Le Bifur de Cassandre, lancé par Deberny et Peignot en 1929, occasionna, dans les Divertissements typographiques que la fonderie publiait, une sorte de manifeste que voici: « Ni Cassandre, ni nous, n'avons voulu faire une « jolie chose ». Nous avons « voulu construire un type publicitaire : supprimer de chaque lettre ce qui est inutile à la distinguer des autres, quitte à lui ôter, si on la prend isolément, sa physionomie habituelle. Ce caractère ne prétend point se substituer aux formes du passé. Il marque simplement la croisée des chemins qu'il peut être bon d'explorer plus avant.
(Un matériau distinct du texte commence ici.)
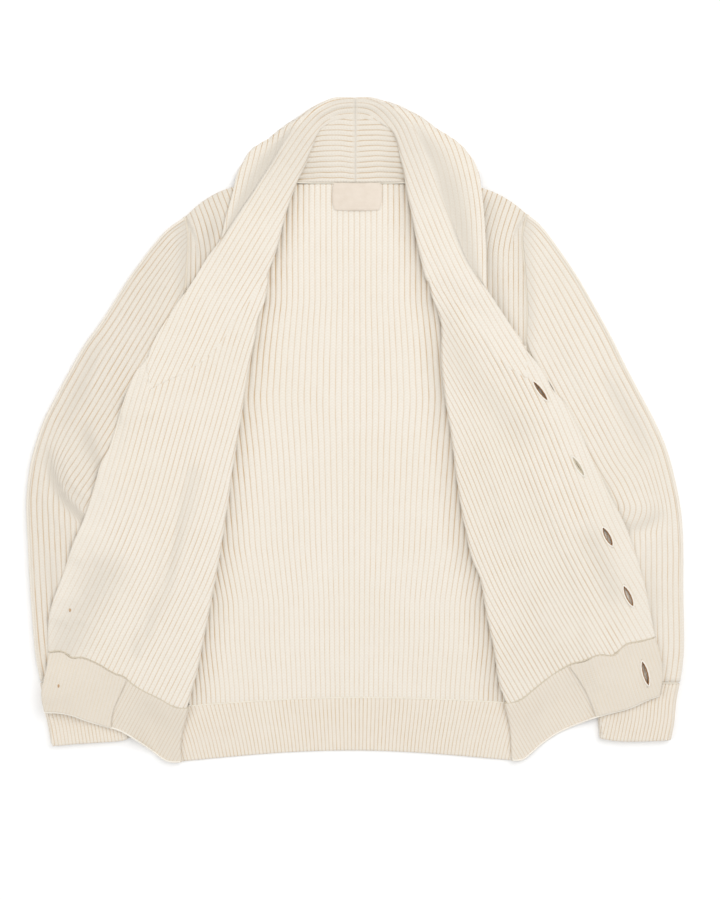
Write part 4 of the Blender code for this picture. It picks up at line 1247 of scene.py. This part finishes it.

Lorsque nous eûmes à classer le Bifur parmi les séries existantes, nous avons été amenés à en faire le premier né d'une famille nouvelle : les antiques Didot. »

Plus tard, interrogé sur les raisons pour lesquelles, avec Cassandre, il s'était lancé dans cette entreprise, Charles Peignot s'est expliqué : " Nous avons voulu rompre définitivement avec la typographie d'inspiration Renaissance et d'influence 1900. Il n'existait à l'époque aucun caractère vraiment nouveau. Le Bifur, créé par Cassandre,  que j'éditais en 1929, fut un scandale, au moins dans le petit monde de l'édition et de l'imprimerie. Nous savions bien que c'était une gageure, qu'il n'avait aucune chance de succès commercial. Mais c'était une époque riche, une époque de mécénat, on trouvait de l'argent, on pouvait se manifester et prendre les risques de la création. Il faut lire le catalogue de présentation du Bifur comme un poème : « Seule, une lettre n'est rien. Bifur imprime des mots, des mots qui claquent… » Le dernier mot significatif est OSE, dont Cassandre a fait un très beau dessin. Je l'avais dans mon bureau. Avec le Bifur, nous avons mis un point final à une époque de la typographie mais, en même temps, nous faisions la preuve que le fonctionnalisme poussé graphiquement à son extrême rigueur ne pouvait être une source d'inspiration pour l'avenir de la typographie".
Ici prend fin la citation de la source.